▸ The problem
Return, exactly as written, the lines from the one containing "points = [vertex.co" through the one containing "if empty is", with both ends included.
— START OF Provided entries —
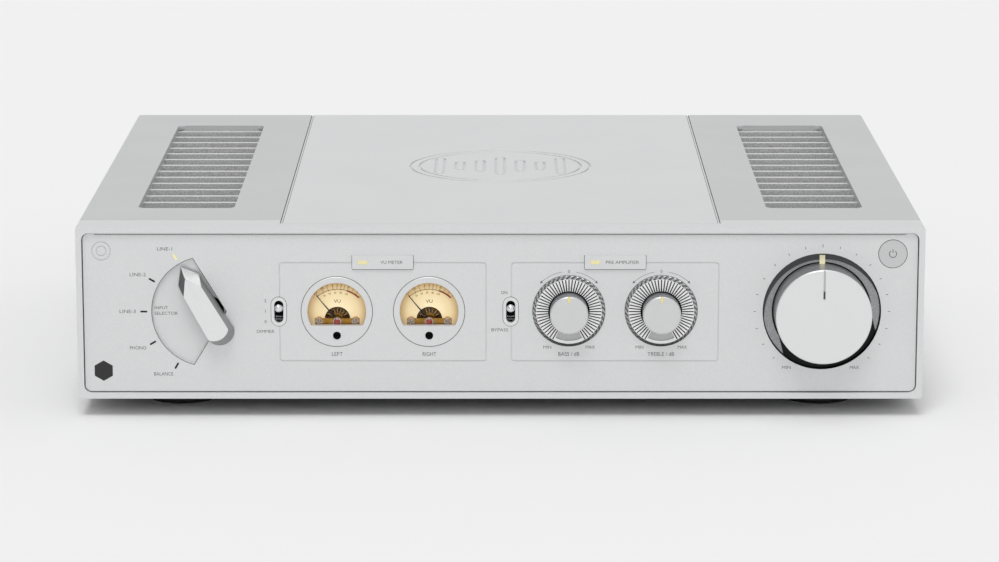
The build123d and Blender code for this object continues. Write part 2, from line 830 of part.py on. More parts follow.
# inside
def transformer():
    """Ring core transformer with its clamping disc and bolt."""
    low = steel + 1.0
    ring = post(toroid_x, toroid_behind, toroid_radius, low, low + toroid_height)
    ring -= post(toroid_x, toroid_behind, toroid_hole, low - 1, low + toroid_height + 1)
    ring = fillet(ring.edges().filter_by(GeomType.CIRCLE).group_by(Axis.Z)[-1], 9.0)
    ring = fillet(ring.edges().filter_by(GeomType.CIRCLE).group_by(Axis.Z)[0], 5.0)
    disc = post(toroid_x, toroid_behind, 30, low + toroid_height, low + toroid_height + 2)
    bolt = post(toroid_x, toroid_behind, 3, steel, low + toroid_height + 8)
    bolt += post(toroid_x, toroid_behind, 7, low + toroid_height + 2, low + toroid_height + 6)
    mat = post(toroid_x, toroid_behind, toroid_radius - 6, steel, low)
    return group([ring, disc + bolt, mat - post(toroid_x, toroid_behind, 3, steel - 1, low + 1)])


def board(area):
    left, right, front, back = area
    low = steel + standoff_height
    return block(left, right, front, back, low, low + board_thickness)


def board_standoffs():
    made = []
    for left, right, front, back in (amplifier_board_area, preamp_board_area):
        for x in (left + 6, right - 6):
            for behind in (front + 6, back - 6):
                made.append(post(x, behind, 3, steel, steel + standoff_height))
    return group(made)


def capacitors():
    low = steel + standoff_height + board_thickness
    made = []
    for x in (50.0, 92.0):
        for behind in (125.0, 165.0):
            can = post(x, behind, 17.5, low, low + 46)
            made.append(fillet(can.edges().sort_by(Axis.Z)[-1], 2.0))
    return group(made)


def heat_sinks():
    """Comb section sinks under the vents, fins running from front to back."""
    made = []
    for side in (-1, 1):
        left, right = sorted((side * sink_inner, side * sink_outer))
        sink = block(left, right, sink_front, sink_back, steel, steel + 6)
        for i in range(8):
            fin = left + i * (right - left - 3) / 7
            sink += block(fin, fin + 3, sink_front, sink_back, steel + 5, sink_height)
        made.append(sink)
    return group(made)


def power_transistors():
    """Flat packages clamped to the inner faces of the sinks."""
    made = []
    for side in (-1, 1):
        for i in range(4):
            behind = sink_front + 40 + 40 * i
            left, right = sorted((side * sink_inner, side * (sink_inner - 5)))
            made.append(block(left, right, behind - 10, behind + 10, 28, 54))
    return group(made)


nodes = {
    "front_frame": front_frame(),
    "front_panel": front_panel(),
    "sub_panel": sub_panel(),
    "bottom_tray": bottom_tray(),
    "rear_panel": rear_panel(),
    "top_plate": top_plate(),
    "left_wing": wing(-1),
    "right_wing": wing(1),
    "left_vent_grille": vent_grille(-1),
    "right_vent_grille": vent_grille(1),
    "top_rails": top_rails(),
    "feet": feet(),
    "foot_pads": foot_pads(),
    "case_screws": case_screws(),
    "ir_window": ir_window(),
    "label_plates": label_plates(),
    "lamp_windows": lamp_windows(),
    "volume_knob": volume_knob(),
    "volume_light_pipe": volume_light_pipe(),
    "volume_shaft": shaft(volume_x, control_height, -volume_reach + 4),
    "volume_pot": volume_pot(),
    "bass_knob": tone_knob(tone_x[0]),
    "bass_shaft": shaft(tone_x[0], tone_height, -tone_reach + 4),
    "treble_knob": tone_knob(tone_x[1]),
    "treble_shaft": shaft(tone_x[1], tone_height, -tone_reach + 4),
    "tone_scale_rings": tone_scale_rings(),
    "tone_pots": tone_pots(),
    "selector_knob": selector_knob(),
    "selector_shaft": shaft(selector_x, control_height, -selector_reach + 3),
    "selector_switch": control_body(selector_x, control_height, 14.0, 44),
    "selector_windows": selector_windows(),
    "toggle_escutcheons": toggle_escutcheons(),
    "toggle_bodies": toggle_bodies(),
    "dimmer_lever": toggle_lever(dimmer_x),
    "bypass_lever": toggle_lever(bypass_x),
    "power_button": power_button(),
    "power_switch": power_switch(),
    "meter_bezels": meter_bezels(),
    "meter_lenses": meter_lenses(),
    "meter_housings": meter_housings(),
    "meter_dials": meter_dials(),
    "meter_movements": meter_movements(),
    "left_needle": needle(meter_x[0]),
    "right_needle": needle(meter_x[1]),
    "left_zero_screw": zero_screw(meter_x[0]),
    "right_zero_screw": zero_screw(meter_x[1]),
    "mains_inlet": mains_inlet(),
    "binding_posts": binding_posts(),
    "post_cap_1": post_cap(post_x[0]),
    "post_cap_2": post_cap(post_x[1]),
    "post_cap_3": post_cap(post_x[2]),
    "post_cap_4": post_cap(post_x[3]),
    "rca_jacks": rca_jacks(),
    "transformer": transformer(),
    "amplifier_board": board(amplifier_board_area),
    "preamp_board": board(preamp_board_area),
    "board_standoffs": board_standoffs(),
    "capacitors": capacitors(),
    "heat_sinks": heat_sinks(),
    "power_transistors": power_transistors(),
}

os.makedirs("parts", exist_ok=True)
for name, shape in nodes.items():
    export_step(shape, f"parts/{name}.step")
print(len(nodes), "nodes")
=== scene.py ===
import json
import math
import bpy
import bmesh
from mathutils import Matrix, Vector


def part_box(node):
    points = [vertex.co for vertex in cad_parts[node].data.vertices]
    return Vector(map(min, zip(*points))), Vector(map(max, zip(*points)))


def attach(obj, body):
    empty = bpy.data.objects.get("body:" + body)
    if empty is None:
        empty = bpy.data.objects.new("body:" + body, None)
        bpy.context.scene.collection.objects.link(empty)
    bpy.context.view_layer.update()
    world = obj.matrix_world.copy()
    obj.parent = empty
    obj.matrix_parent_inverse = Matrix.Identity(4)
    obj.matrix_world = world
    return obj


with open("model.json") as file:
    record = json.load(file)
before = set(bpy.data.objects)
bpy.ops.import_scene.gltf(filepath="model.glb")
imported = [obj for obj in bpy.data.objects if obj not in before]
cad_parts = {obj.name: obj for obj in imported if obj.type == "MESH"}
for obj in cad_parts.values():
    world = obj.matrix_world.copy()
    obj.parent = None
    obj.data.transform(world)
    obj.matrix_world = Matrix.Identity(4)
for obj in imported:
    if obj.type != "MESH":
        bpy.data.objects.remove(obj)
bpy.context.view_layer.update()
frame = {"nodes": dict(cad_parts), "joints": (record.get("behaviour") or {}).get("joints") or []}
nodes = frame["nodes"]
joints = {joint["name"]: joint for joint in frame["joints"]}
mm = 0.001

# reference planes of the case, in metres
frameLow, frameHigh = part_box("front_frame")
caseBottom = frameLow.z
caseTop = frameHigh.z
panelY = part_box("front_panel")[0].y
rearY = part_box("rear_panel")[1].y
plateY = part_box("label_plates")[0].y
print("frame loaded:", len(nodes), "nodes")


def hexToLinear(code):
    channels = [int(code[i:i + 2], 16) / 255 for i in (1, 3, 5)]
    return tuple(c / 12.92 if c <= 0.04045 else ((c + 0.055) / 1.055) ** 2.4 for c in channels) + (1.0,)


def addNode(tree, kind, settings=None, links=None):
    node = tree.nodes.new(kind)
    for key, value in (settings or {}).items():
        if isinstance(key, str) and hasattr(node, key):
            setattr(node, key, value)
        else:
            node.inputs[key].default_value = value
    for key, socket in (links or {}).items():
        tree.links.new(socket, node.inputs[key])
    return node


def newMaterial(name, **settings):
    material = bpy.data.materials.new(name)
    material.use_nodes = True
    tree = material.node_tree
    shader = tree.nodes["Principled BSDF"]
    for key, value in settings.items():
        shader.inputs[key.replace("_", " ")].default_value = value
    place = addNode(tree, "ShaderNodeTexCoord").outputs["Object"]
    return material, tree, shader, place


def jointPlace(name):
    return Vector(joints[name]["pos_m"])


def radiusFrom(tree, place, axis):
    # distance from a line that runs from front to back through a control
    parts = addNode(tree, "ShaderNodeSeparateXYZ", links={0: place})
    flat = addNode(tree, "ShaderNodeCombineXYZ", links={0: parts.outputs["X"], 2: parts.outputs["Z"]})
    away = addNode(tree, "ShaderNodeVectorMath", {"operation": "DISTANCE"}, {0: flat.outputs[0]})
    away.inputs[1].default_value = (axis.x, 0, axis.z)
    return away.outputs["Value"], parts.outputs["Y"]


def placeOnFront(x, y, z, turn=0.0):
    return Matrix.Translation((x, y, z)) @ Matrix.Rotation(math.radians(90), 4, "X") @ Matrix.Rotation(turn, 4, "Z")


def finishMesh(bm, name, body, material):
    mesh = bpy.data.meshes.new(name)
    bm.to_mesh(mesh)
    bm.free()
    mesh.materials.append(material)
    piece = bpy.data.objects.new(name, mesh)
    bpy.context.scene.collection.objects.link(piece)
    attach(piece, body)
    return piece


def polar(radius, degrees):
    return radius * math.cos(math.radians(degrees)), radius * math.sin(math.radians(degrees))


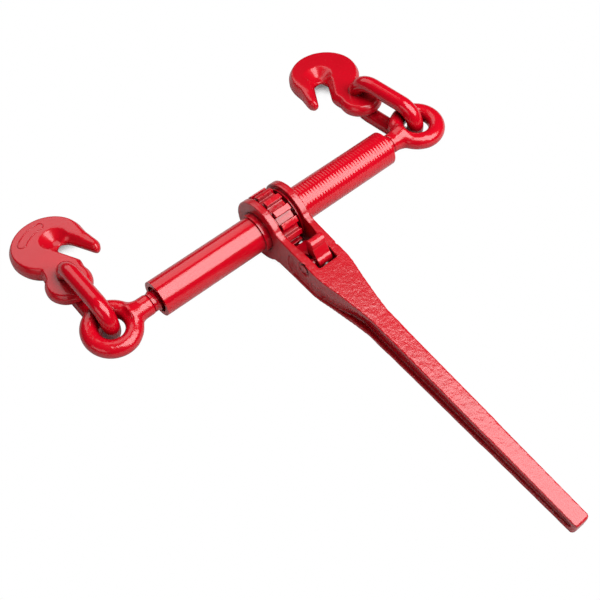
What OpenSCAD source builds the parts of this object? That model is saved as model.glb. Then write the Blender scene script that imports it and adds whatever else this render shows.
— END OF Provided entries —
▸ Exercise answer
    points = [vertex.co for vertex in cad_parts[node].data.vertices]
    return Vector(map(min, zip(*points))), Vector(map(max, zip(*points)))


def attach(obj, body):
    empty = bpy.data.objects.get("body:" + body)
    if empty is None:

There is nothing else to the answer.